Poi l’immersione tra i suoi amici non prima di aver concesso una intervista telefonica a Repubblica ed ai cronisti di Mesagnesera e QuiMesagne.
D. Cosa bisogna fare perché la Sinistra italiana torni unita.
R.Intanto separarsi dalle cose di destra. Azzerare i diritti sociali è di destra, colpire al cuore la scuola pubblica è di destra, immaginare un sistema elettorale che è ispirato dalla logica di un uomo solo al comando è di destra.
D. Qual è la ragione sociale della sinistra.
R. Credo che oggi sia innanzitutto la lotta contro la povertà e la precarietà non solo del lavoro ma della vita. Penso che la missione fondamentale della sinistra sia custodire le cose più preziose che le vecchie generazioni ci hanno lasciato in eredità. Contemporaneamente bisogna schiudere le porte del futuro in termini di innovazione dal punto di vista della conversione ecologica dell’economia, dal punto di vista della valorizzazione del talento, di un uso delle conquiste della tecnologia come strumenti che abbattano le barriere sociali architettoniche culturali.
D. Cosa è successo all’ospedale di Mesagne. Perché quelle promesse fatte nella sua prima campagna elettorale sono state poi disattese. Oggi è solo un cronicario.
R. Siamo inciampati nel Piano di rientro che il governo Berlusconi ci ha imposto come una tagliola. Un Piano non dovuto a sbilanci della sanità ma alla violazione del patto di stabilità, con regole punitive decise dopo che noi avevamo violato il Patto di stabilità. Questo ci ha messi in una condizione drammatica, sapendo che è importante trasformare i piccoli presidi ospedalieri che rischiano di essere strutture inappropriate, incapaci di dare buona salute ai cittadini in servizi socio-assistenziali del territorio. Abbiamo bisogno di organizzare l’offerta ospedaliera su grandi poli di area vasta serviti di tutto con equipe adeguate. Per non mettere a repentaglio la vita dei cittadini. Bisogna rendere più moderno il sistema sanitario. Noi abbiamo trovato perché ci siamo trovati di fronte ad una sanità vetusta, avevamo Tac vecchie di 30 anni quasi dappertutto. Abbiamo modernizzato il parco infrastrutturale di tutta la sanità pugliese. Abbiamo provato a mettere a norma le sale operatorie e di degenza. Abbiamo affrontato grandi sfide ed abbiamo anche investito nei servizi territoriali che fanno fatica a partire per una ragione: se non ci consentono di corrispondere alla domanda di personale, abbiamo una carenza storica di organici che sono frutto anche delle scelte fatte dai governi di centrodestra che hanno pensato di risanare i bilanci della sanità bloccando il normale turn over del personale in ospedale. Poi ci siamo trovati con il blocco del turn over del governo.

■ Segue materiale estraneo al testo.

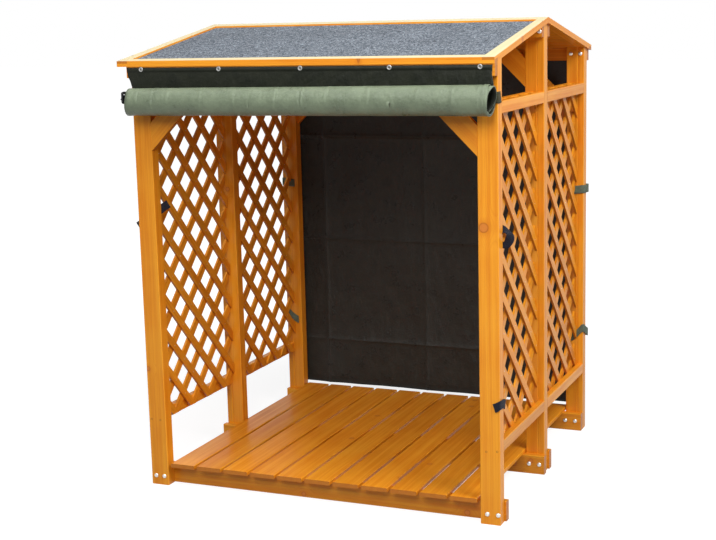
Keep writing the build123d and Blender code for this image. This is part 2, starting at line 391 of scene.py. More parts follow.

D. Quindi non deve delle scuse alla città di Mesagne.
R. No perché abbiamo operatore sempre nel rispetto di tutti i territori sapendo che dovevano dare buona salute ai cittadini.
D. E’ andato mai al Pronto soccorso dell’ospedale Perrino?

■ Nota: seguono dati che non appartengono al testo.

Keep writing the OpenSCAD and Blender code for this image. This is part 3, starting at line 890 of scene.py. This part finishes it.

R. Lì ci sono molti problemi che sono anche il frutto di un eccesso di affarismo e malavita che ha danzato attorno al Perrino e che il management di quella Asl ha combattuto. Altri se ne sono stati zitti mentre noi proteggevamo chi faceva battaglie di moralizzazione e di moralità.

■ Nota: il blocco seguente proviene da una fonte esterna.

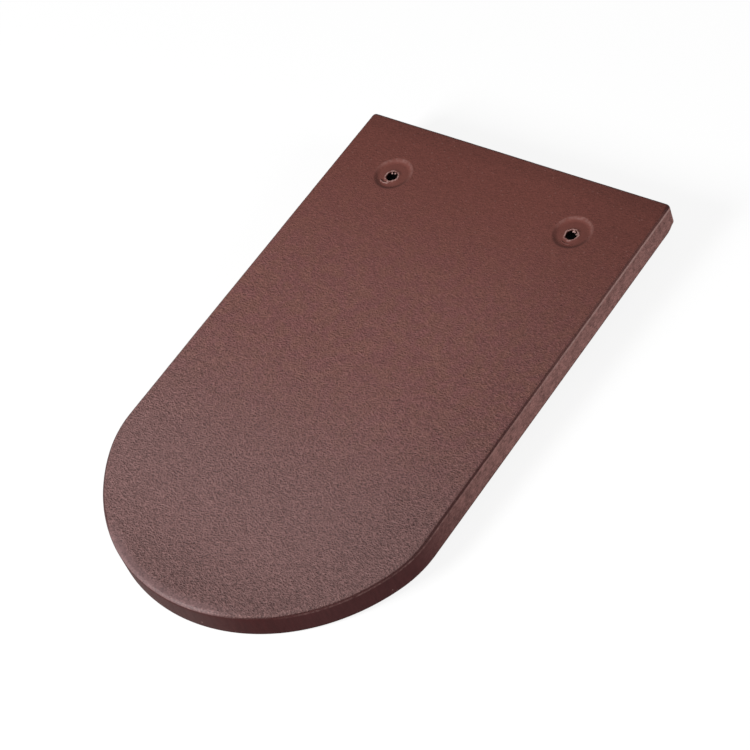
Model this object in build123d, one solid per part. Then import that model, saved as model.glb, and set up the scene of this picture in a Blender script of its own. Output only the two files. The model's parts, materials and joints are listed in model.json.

D. E’ la prima volta che viene a Mesagne e non viene accolto l’on. Toni Matarrelli.
R. Sarebbe improprio da parte sua ricevermi. E’ successo che il suo cuore ha cominciato a battere altre strade. Come dice la scrittrice: va dove ti porta il cuore.
D. Eppure era un vendoliano doc.
R. Evidentemente non lo era.
D. Matarrelli dice che Sel è cambiato. In cosa siete cambiati.
R. Lui credo che abbia votato l’Italicum e che abbia votato anche la fiducia al governo. Vuol dire che non è cambiato Sel, è cambiato Matarrelli.